begin

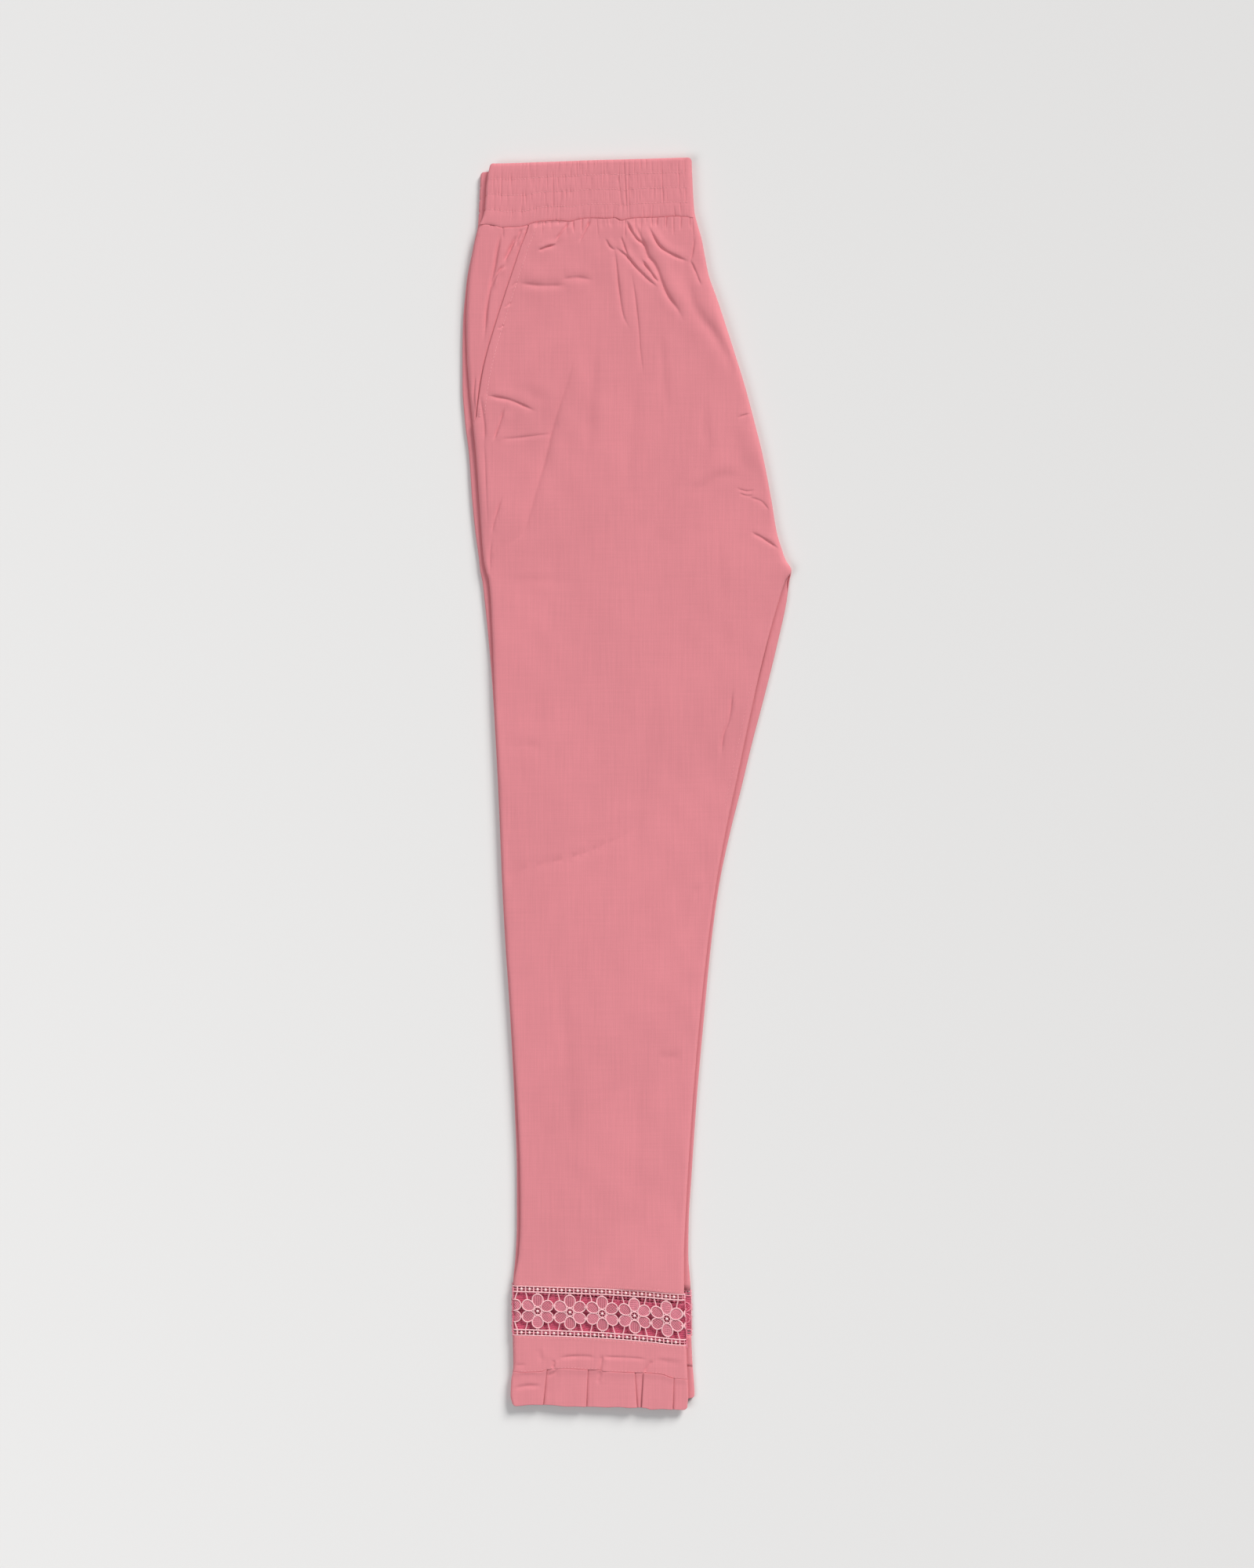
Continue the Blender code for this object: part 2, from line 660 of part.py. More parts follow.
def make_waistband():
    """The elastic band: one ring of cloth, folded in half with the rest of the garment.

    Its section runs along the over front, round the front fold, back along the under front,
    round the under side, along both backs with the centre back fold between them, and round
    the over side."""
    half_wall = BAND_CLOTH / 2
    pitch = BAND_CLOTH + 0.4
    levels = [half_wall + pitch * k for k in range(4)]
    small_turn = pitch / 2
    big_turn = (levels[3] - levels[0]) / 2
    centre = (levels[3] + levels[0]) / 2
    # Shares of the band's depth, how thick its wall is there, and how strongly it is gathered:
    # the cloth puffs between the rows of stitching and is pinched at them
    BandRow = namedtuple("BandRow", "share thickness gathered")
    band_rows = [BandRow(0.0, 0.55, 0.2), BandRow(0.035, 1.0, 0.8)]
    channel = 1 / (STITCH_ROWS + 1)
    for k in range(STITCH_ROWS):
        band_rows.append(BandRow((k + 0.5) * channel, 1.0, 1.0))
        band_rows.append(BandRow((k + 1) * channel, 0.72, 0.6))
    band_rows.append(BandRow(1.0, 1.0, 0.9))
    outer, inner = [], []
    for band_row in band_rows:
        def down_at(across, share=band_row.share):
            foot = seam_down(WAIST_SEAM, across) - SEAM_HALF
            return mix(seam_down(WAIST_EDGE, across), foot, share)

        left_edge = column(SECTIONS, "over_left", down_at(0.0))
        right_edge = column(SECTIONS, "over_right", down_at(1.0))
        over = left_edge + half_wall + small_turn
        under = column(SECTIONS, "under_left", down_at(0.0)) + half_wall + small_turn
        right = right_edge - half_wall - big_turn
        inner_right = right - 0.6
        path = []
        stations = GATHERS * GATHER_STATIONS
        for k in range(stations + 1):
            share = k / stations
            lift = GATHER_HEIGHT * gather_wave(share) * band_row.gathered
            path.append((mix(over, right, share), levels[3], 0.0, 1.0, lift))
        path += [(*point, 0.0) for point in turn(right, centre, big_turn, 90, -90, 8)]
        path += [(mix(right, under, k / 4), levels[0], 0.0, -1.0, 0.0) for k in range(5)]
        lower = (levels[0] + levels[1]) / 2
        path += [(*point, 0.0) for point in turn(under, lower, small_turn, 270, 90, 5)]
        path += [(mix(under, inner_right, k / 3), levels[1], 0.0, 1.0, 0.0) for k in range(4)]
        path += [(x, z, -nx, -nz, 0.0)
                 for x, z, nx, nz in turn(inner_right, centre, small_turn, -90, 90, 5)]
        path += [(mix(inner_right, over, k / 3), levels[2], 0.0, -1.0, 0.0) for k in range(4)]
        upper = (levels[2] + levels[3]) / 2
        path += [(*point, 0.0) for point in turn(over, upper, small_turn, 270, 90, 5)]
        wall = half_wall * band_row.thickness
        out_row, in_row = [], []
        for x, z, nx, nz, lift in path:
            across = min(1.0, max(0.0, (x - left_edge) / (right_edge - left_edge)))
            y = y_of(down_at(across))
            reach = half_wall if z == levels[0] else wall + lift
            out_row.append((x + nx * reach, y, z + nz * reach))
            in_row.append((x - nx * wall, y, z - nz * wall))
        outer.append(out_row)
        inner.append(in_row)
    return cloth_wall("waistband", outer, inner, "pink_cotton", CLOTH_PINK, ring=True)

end

Written exercise
Please write out the material word for word from its first line through the line holding "of the garment.", including both, and no line past it.

Full response
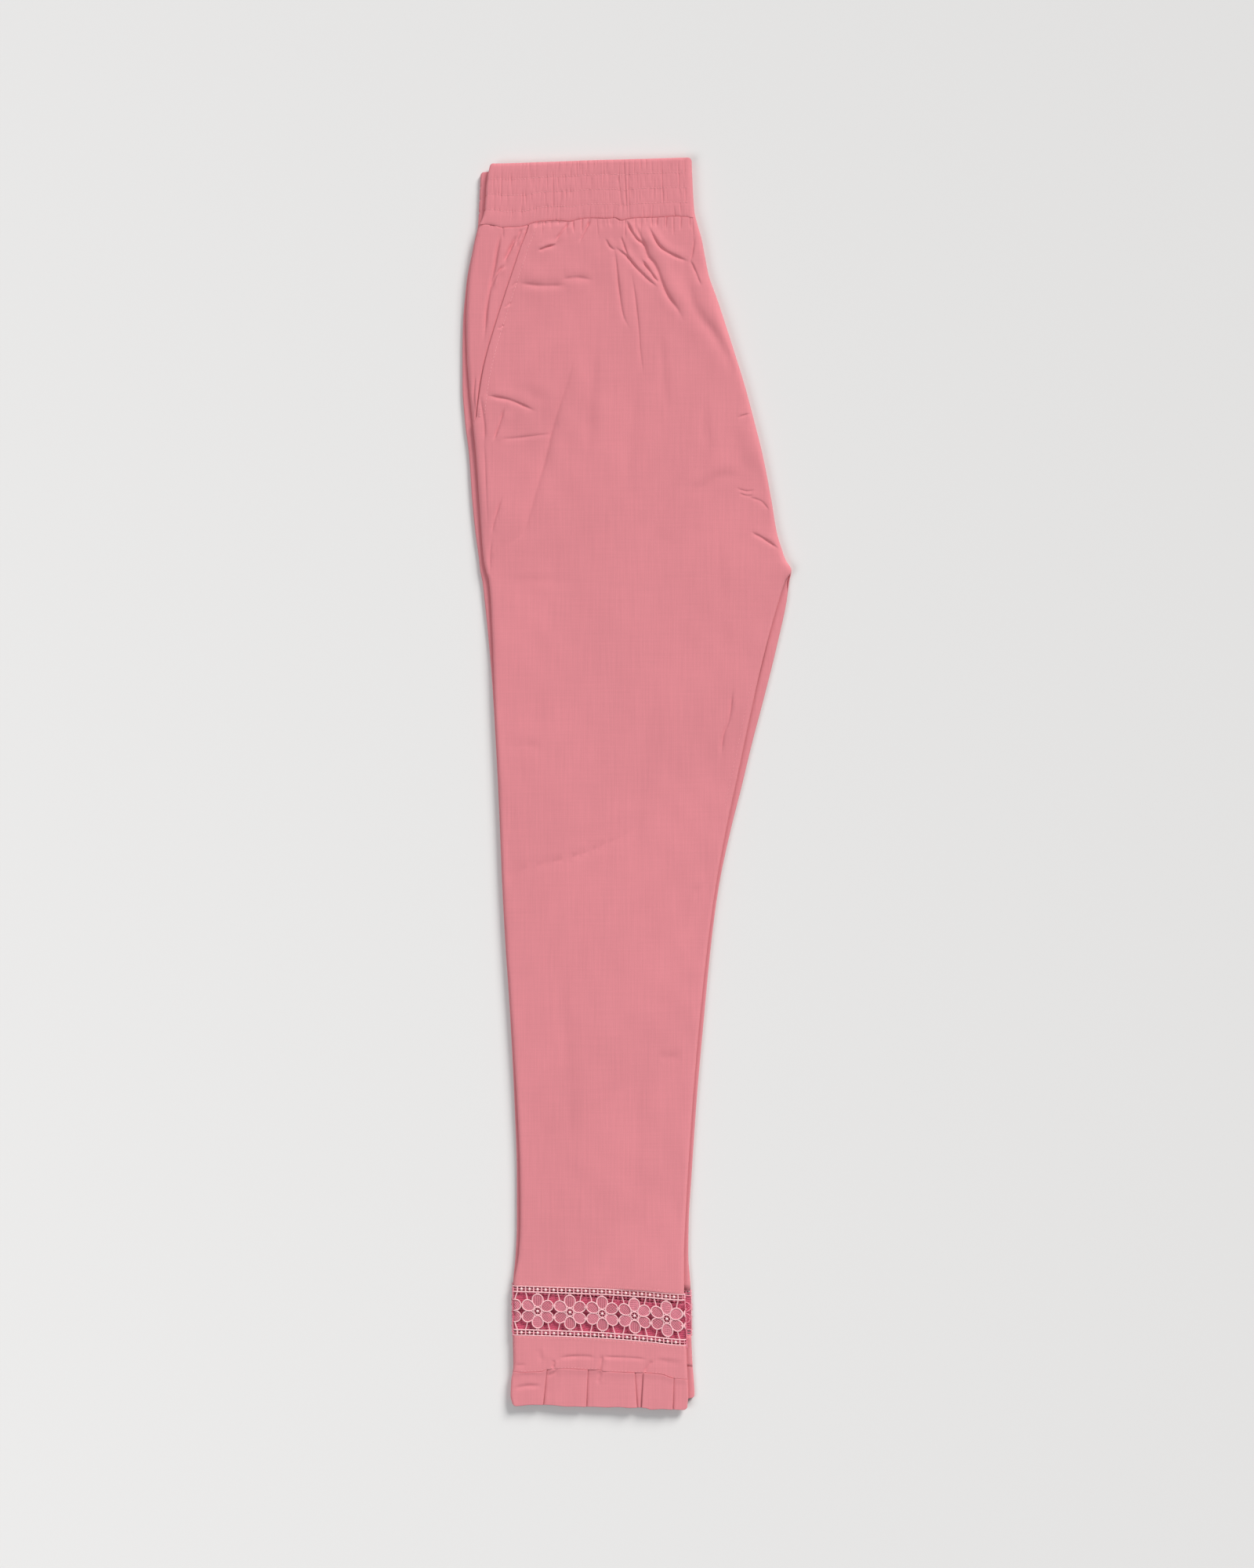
Continue the Blender code for this object: part 2, from line 660 of part.py. More parts follow.
def make_waistband():
    """The elastic band: one ring of cloth, folded in half with the rest of the garment.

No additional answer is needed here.